MA DEFUME

MA DEFUME

comment arreter de fumer?

Comment arrêter de fumer ?

Pr Robert Molimard

Président de la Société de Tabacologie

Centre de Tabacologie Paul GUIRAUD, Villejuif



Le procès du tabac n'est plus à faire.

Nous ne savons toujours pas comment dissuader les jeunes de commencer à fumer.

Ce n'est pas sans raison que le thème de la Journée Mondiale sans Tabac cette année était le sevrage des fumeurs. Mais comment combattre efficacement si l'on ne connaît pas bien ce qu'on a à combattre. Une bonne analyse des mécanismes de la dépendance devrait guider l'action, et donc la précéder.

Fumer est un comportement automatique, étonnamment proche du comportement alimentaire, avec lequel il a d'ailleurs beaucoup d'interactions.

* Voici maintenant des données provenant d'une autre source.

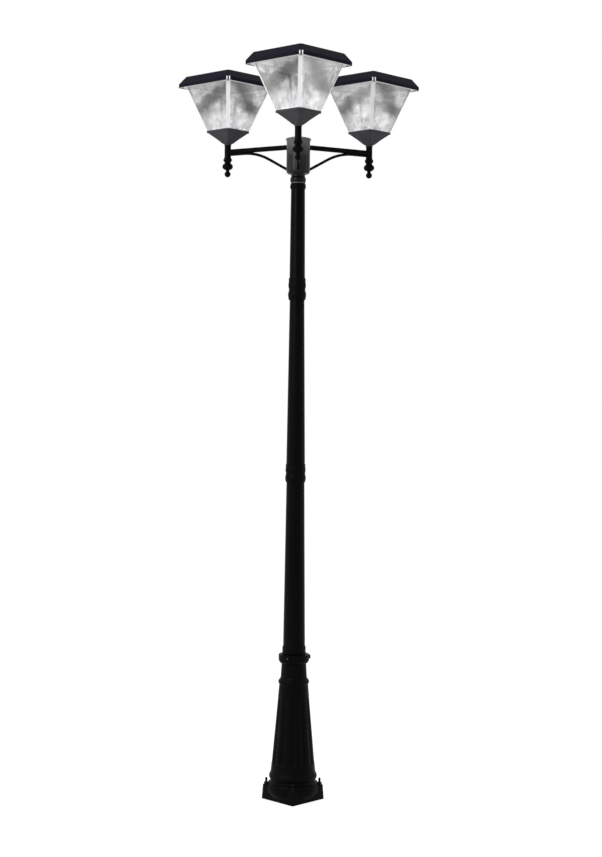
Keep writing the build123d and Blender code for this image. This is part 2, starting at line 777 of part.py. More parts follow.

Tout se passe comme si des structures cérébrales chargées de réguler l'approvisionnement en substances indispensables à la vie par des mécanismes cycliques où un besoin, tel la faim, induit de manière irraisonnée et irrésistible un comportement de recherche et de consommation, jusqu'à un rassasiement prélude à une satiété temporaire, se mettaient au service de l'approvisionnement d'une substance étrangère et en défendaient le taux plasmatique, comme si elle était aussi indispensable à la survie que le glucose.

Mais se greffe sur cette régulation pharmacologique une foule d'automatismes acquis par associations pavloviennes avec la prise de cigarette qui finissent par devenir prépondérantes, et expliquent en tout cas les reprises du tabagisme après de longues périodes d'arrêt, alors que le besoin pharmacologique est depuis longtemps éteint.
On ne peut lutter contre un automatisme par la volonté. Les structures cérébrales impliquées dans les processus de décision sont fatigables. L'arrêt du tabac consiste à créer de nouveaux automatismes acquis, seuls capables d'avoir la vigilance nécessaire au blocage permanent et inconscient du comportement à combattre. C'est donc un apprentissage.

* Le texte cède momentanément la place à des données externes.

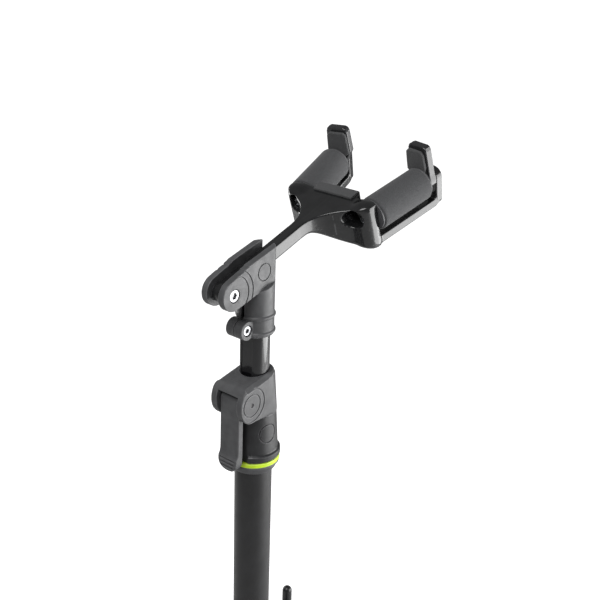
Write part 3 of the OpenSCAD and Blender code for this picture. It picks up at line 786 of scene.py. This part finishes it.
def material(name, color, roughness, metallic=0.0, coat=0.0):
    m = bpy.data.materials.new(name)
    m.use_nodes = True
    tree = m.node_tree
    shader = tree.nodes["Principled BSDF"]
    shader.inputs["Base Color"].default_value = (*color, 1)
    shader.inputs["Roughness"].default_value = roughness
    shader.inputs["Metallic"].default_value = metallic
    shader.inputs["Coat Weight"].default_value = coat
    return m, tree, shader


def noise(tree, scale, detail=3.0, stretch=(1, 1, 1)):
    """Noise over the object's own metres; scale is in cells per metre."""
    place_node = tree.nodes.new("ShaderNodeTexCoord")
    mapping = tree.nodes.new("ShaderNodeMapping")
    mapping.inputs["Scale"].default_value = stretch
    texture = tree.nodes.new("ShaderNodeTexNoise")
    texture.inputs["Scale"].default_value = scale
    texture.inputs["Detail"].default_value = detail
    tree.links.new(place_node.outputs["Object"], mapping.inputs["Vector"])
    tree.links.new(mapping.outputs["Vector"], texture.inputs["Vector"])
    return texture.outputs["Fac"]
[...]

Cet apprentissage commence dès que le fumeur commence à ne plus se sentir confortable en prenant sa cigarette. Suit une longue période de "maturation", émaillée de tentatives de réduction, de changement de marque, de tentatives d'arrêt avortées, jusqu'à ce que le sujet intègre qu'il ne pourra contrôler l'incontrôlable. Et l'arrêt survient alors quasi automatiquement comme une échéance inéluctable.
Il faudra donc tenter de faire comprendre au patient que s'arrêter n'est pas le fruit d'un effort de volonté, mais d'une stratégie où il lui faudra, comme pour tout apprentissage, répéter.

Dès qu'il aura fait le pas décisif, il lui faudra apprendre à vivre, sans tabac, une foule de situations de la vie courante associées à la cigarette un nombre de fois suffisant pour qu'il devienne aussi automatique de les vivre ainsi que pour un acteur de dire son texte.

Mais la dépendance pharmacologique, si elle s'éteint rapidement, peut constituer un obstacle majeur dans les premiers jours ou les premières semaines de la tentative.

Certes, l'utilisation thérapeutique de la nicotine apporte une aide, mais il faut bien reconnaître que ce n'est pas la panacée. D'ailleurs, il est surprenant que ce produit, connu depuis plus d'un siècle et demi, n'ait jamais été utilisé seul dans un but toxicomaniaque, que les sujets fortement dépendant du tabac ne deviennent pas tous des accros inconditionnels des gommes à la nicotine, et qu'il soit si difficile d'obtenir des modèles animaux fiables de dépendance à cette substance. Il faut dire qu'il y a beaucoup d'autres produits éventuellement psychoactifs dans le tabac dont aussi bien la chimie que le rôle sont très mal connus. Il en est ainsi de ces inhibiteurs de monoamine-oxydases présents dans la fumée, qui pourraient expliquer, par leur pouvoir antidépresseur, que certains fumeurs utilisent le tabac comme automédication, et dépriment à l'arrêt. En prolongeant la vie de la dopamine sécrétée dans le cerveau sous l'action de la nicotine, ils pourraient expliquer pourquoi celle-ci n'exprimerait son pouvoir addictif que lorsqu'elle est apportée par le tabac.

Il serait donc essentiel qu'un vaste effort de recherche puisse se développer, portant sur la chimie et la pharmacologie du tabac lui-même autant que sur les mécanismes psychologiques et sociologiques en œuvre chez les fumeurs, pour ne pas agir à l'aveugle.

Promouvoir cette recherche est le but que s'est donné la Société de Tabacologie.